> [What is needed] Repeat all of the material exactly as given.

> [Given information]
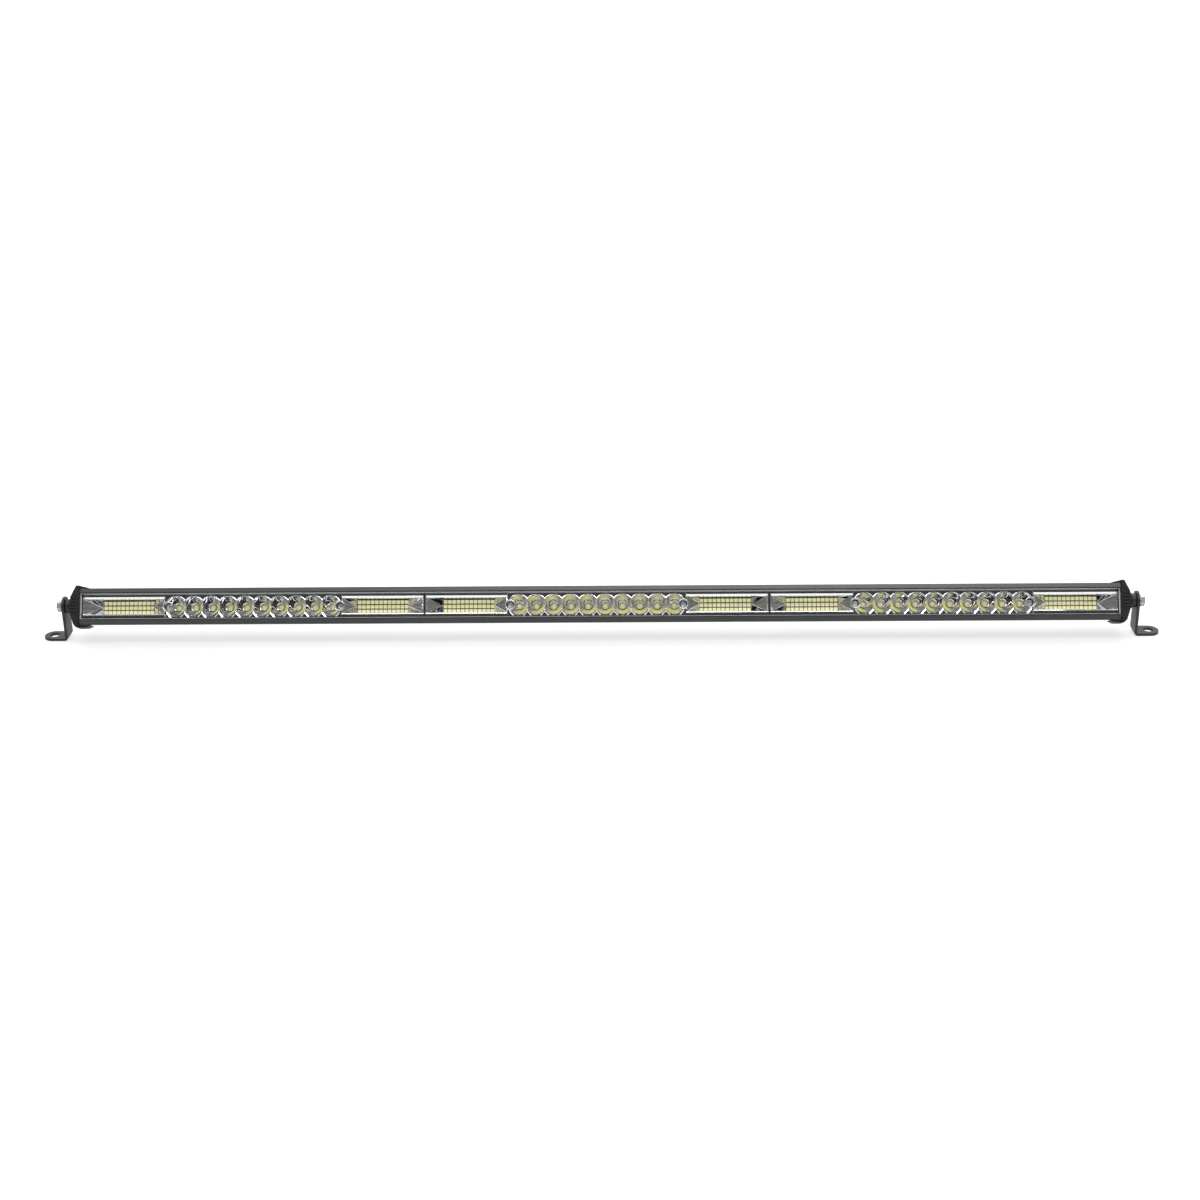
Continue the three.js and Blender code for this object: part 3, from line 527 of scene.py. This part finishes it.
def add_trough(sheet, centre, outward, extension):
    """The flood reflector: a flared rim, steep walls to the LED slot, and ends folded into triangles."""
    toward = (centre, VIEW_DEPTH, 0)
    walls = Sheet()
    rim_x, throat_x, slot_x = {}, {}, {}
    for end in (-1, 1):
        slope = OUTER_SLOPE + extension if end == outward else INNER_SLOPE
        rise = OUTER_FOLD_RISE if end == outward else INNER_FOLD_RISE
        slot_x[end] = centre + end * SLOT_HALF_LENGTH
        rim_x[end] = slot_x[end] + end * slope
        throat_x[end] = rim_x[end] - end * slope * FLARE_DEPTH / (REFLECTOR_REAR - REFLECTOR_FRONT)
        add_folded_end(walls, rim_x[end], throat_x[end], slot_x[end], rise, toward)
    for up in (-1, 1):
        throat = REFLECTOR_FRONT + FLARE_DEPTH
        rim = [(rim_x[end], REFLECTOR_FRONT, up * TROUGH_RIM[up]) for end in (-1, 1)]
        neck = [(throat_x[end], throat, up * SLOT_HALF_HEIGHT) for end in (1, -1)]
        base = [(slot_x[end], REFLECTOR_REAR, up * SLOT_HALF_HEIGHT) for end in (-1, 1)]
        edge = [(rim_x[end], REFLECTOR_FRONT, up * FLANGE_HALF) for end in (1, -1)]
        walls.face(rim + neck, toward)
        walls.face(base + neck, toward)
        walls.face(rim + edge, toward)
    module_edge = centre + outward * (MODULE_HALF + extension - FLOOD_CENTRE)
    cup_edge = centre - outward * (FLOOD_CENTRE - CUP_OFFSETS[-1] - CUP_RIM - RING_WIDTH)
    levels = [-FLANGE_HALF, -TROUGH_RIM[-1], TROUGH_RIM[1], FLANGE_HALF]
    for inside, outside, drop in ((rim_x[outward], module_edge, 0), (rim_x[-outward], cup_edge, RING_DROP)):
        near = (inside, REFLECTOR_FRONT)
        far = (outside, REFLECTOR_FRONT + drop)
        for low, high in zip(levels, levels[1:]):
            walls.face([(*near, low), (*far, low), (*far, high), (*near, high)], toward)
    round_creases(walls.mesh)
    folded = bpy.data.meshes.new("trough")
    walls.mesh.to_mesh(folded)
    walls.mesh.free()
    sheet.mesh.from_mesh(folded)
    bpy.data.meshes.remove(folded)


def clear_column(mesh, x, radius, sides):
    """Cut a hole the shape of a round column through every surface it meets at the middle height."""
    inside = []
    for face in mesh.faces:
        along = [vert.co.x for vert in face.verts]
        heights = [vert.co.z for vert in face.verts]
        beside = min(along) > x + radius or max(along) < x - radius
        if not beside and min(heights) < radius and max(heights) > -radius:
            inside.append(face)
    for i in range(sides):
        angle = 2 * math.pi * (i + 0.5) / sides
        outward = Vector((math.cos(angle), 0, math.sin(angle)))
        flat = Vector((x, 0, 0)) + outward * radius * math.cos(math.pi / sides)
        edges = {edge for face in inside for edge in face.edges}
        verts = {vert for face in inside for vert in face.verts}
        parts = bmesh.ops.bisect_plane(
            mesh, geom=[*verts, *edges, *inside], dist=CUT_MARGIN, plane_co=flat, plane_no=outward
        )["geom"]
        faces = [part for part in parts if isinstance(part, bmesh.types.BMFace)]
        inside = [face for face in faces if (face.calc_center_median() - flat).dot(outward) < 0]
    bmesh.ops.delete(mesh, geom=inside, context="FACES")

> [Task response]
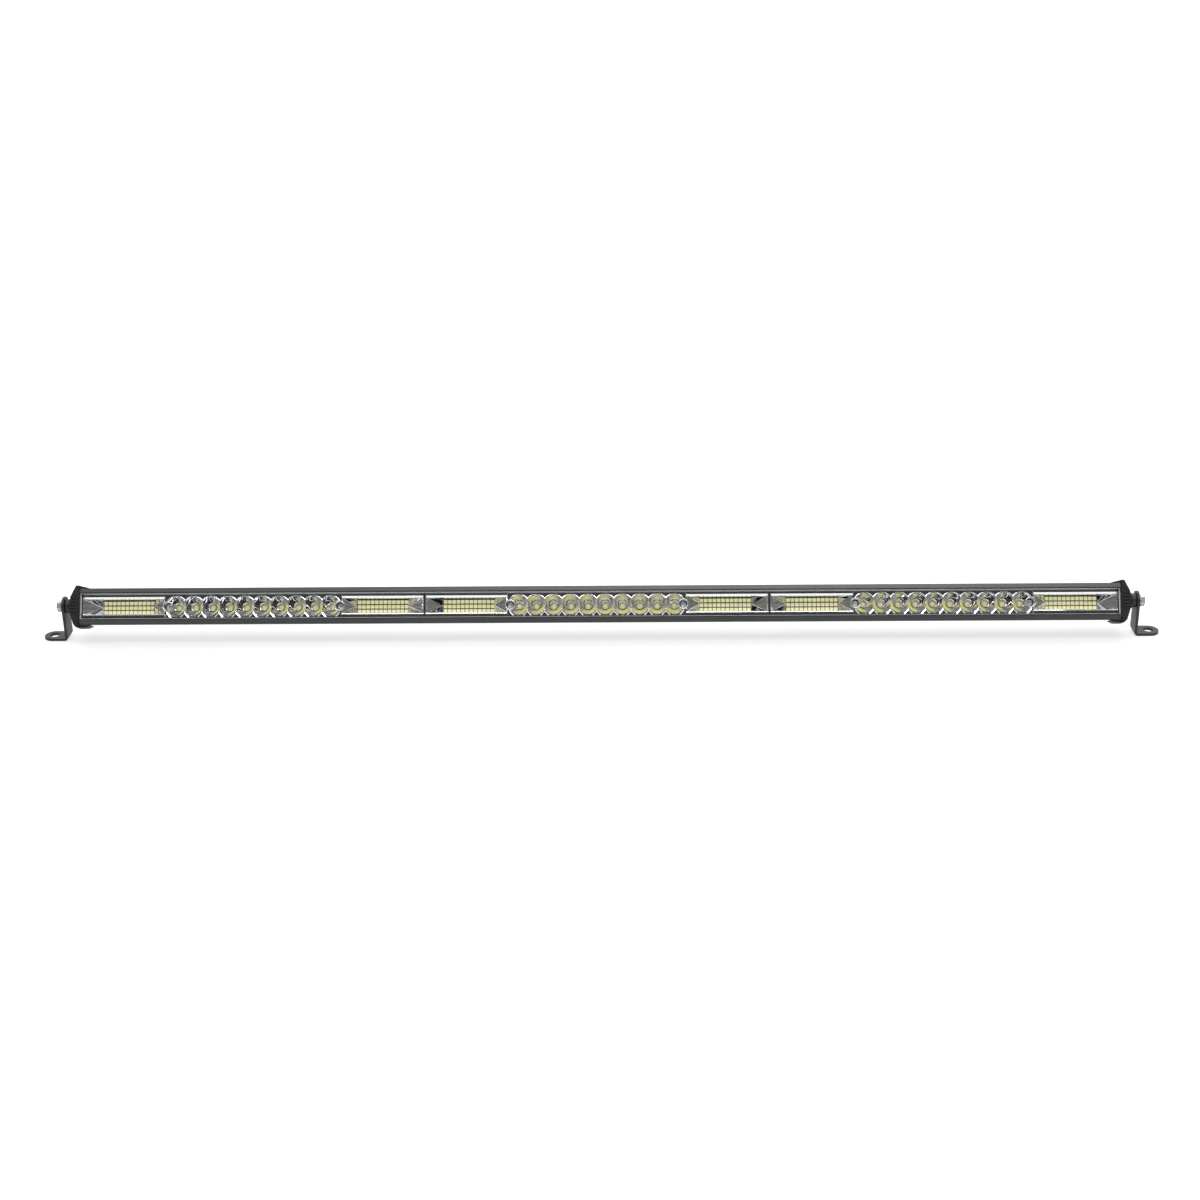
Continue the three.js and Blender code for this object: part 3, from line 527 of scene.py. This part finishes it.
def add_trough(sheet, centre, outward, extension):
    """The flood reflector: a flared rim, steep walls to the LED slot, and ends folded into triangles."""
    toward = (centre, VIEW_DEPTH, 0)
    walls = Sheet()
    rim_x, throat_x, slot_x = {}, {}, {}
    for end in (-1, 1):
        slope = OUTER_SLOPE + extension if end == outward else INNER_SLOPE
        rise = OUTER_FOLD_RISE if end == outward else INNER_FOLD_RISE
        slot_x[end] = centre + end * SLOT_HALF_LENGTH
        rim_x[end] = slot_x[end] + end * slope
        throat_x[end] = rim_x[end] - end * slope * FLARE_DEPTH / (REFLECTOR_REAR - REFLECTOR_FRONT)
        add_folded_end(walls, rim_x[end], throat_x[end], slot_x[end], rise, toward)
    for up in (-1, 1):
        throat = REFLECTOR_FRONT + FLARE_DEPTH
        rim = [(rim_x[end], REFLECTOR_FRONT, up * TROUGH_RIM[up]) for end in (-1, 1)]
        neck = [(throat_x[end], throat, up * SLOT_HALF_HEIGHT) for end in (1, -1)]
        base = [(slot_x[end], REFLECTOR_REAR, up * SLOT_HALF_HEIGHT) for end in (-1, 1)]
        edge = [(rim_x[end], REFLECTOR_FRONT, up * FLANGE_HALF) for end in (1, -1)]
        walls.face(rim + neck, toward)
        walls.face(base + neck, toward)
        walls.face(rim + edge, toward)
    module_edge = centre + outward * (MODULE_HALF + extension - FLOOD_CENTRE)
    cup_edge = centre - outward * (FLOOD_CENTRE - CUP_OFFSETS[-1] - CUP_RIM - RING_WIDTH)
    levels = [-FLANGE_HALF, -TROUGH_RIM[-1], TROUGH_RIM[1], FLANGE_HALF]
    for inside, outside, drop in ((rim_x[outward], module_edge, 0), (rim_x[-outward], cup_edge, RING_DROP)):
        near = (inside, REFLECTOR_FRONT)
        far = (outside, REFLECTOR_FRONT + drop)
        for low, high in zip(levels, levels[1:]):
            walls.face([(*near, low), (*far, low), (*far, high), (*near, high)], toward)
    round_creases(walls.mesh)
    folded = bpy.data.meshes.new("trough")
    walls.mesh.to_mesh(folded)
    walls.mesh.free()
    sheet.mesh.from_mesh(folded)
    bpy.data.meshes.remove(folded)


def clear_column(mesh, x, radius, sides):
    """Cut a hole the shape of a round column through every surface it meets at the middle height."""
    inside = []
    for face in mesh.faces:
        along = [vert.co.x for vert in face.verts]
        heights = [vert.co.z for vert in face.verts]
        beside = min(along) > x + radius or max(along) < x - radius
        if not beside and min(heights) < radius and max(heights) > -radius:
            inside.append(face)
    for i in range(sides):
        angle = 2 * math.pi * (i + 0.5) / sides
        outward = Vector((math.cos(angle), 0, math.sin(angle)))
        flat = Vector((x, 0, 0)) + outward * radius * math.cos(math.pi / sides)
        edges = {edge for face in inside for edge in face.edges}
        verts = {vert for face in inside for vert in face.verts}
        parts = bmesh.ops.bisect_plane(
            mesh, geom=[*verts, *edges, *inside], dist=CUT_MARGIN, plane_co=flat, plane_no=outward
        )["geom"]
        faces = [part for part in parts if isinstance(part, bmesh.types.BMFace)]
        inside = [face for face in faces if (face.calc_center_median() - flat).dot(outward) < 0]
    bmesh.ops.delete(mesh, geom=inside, context="FACES")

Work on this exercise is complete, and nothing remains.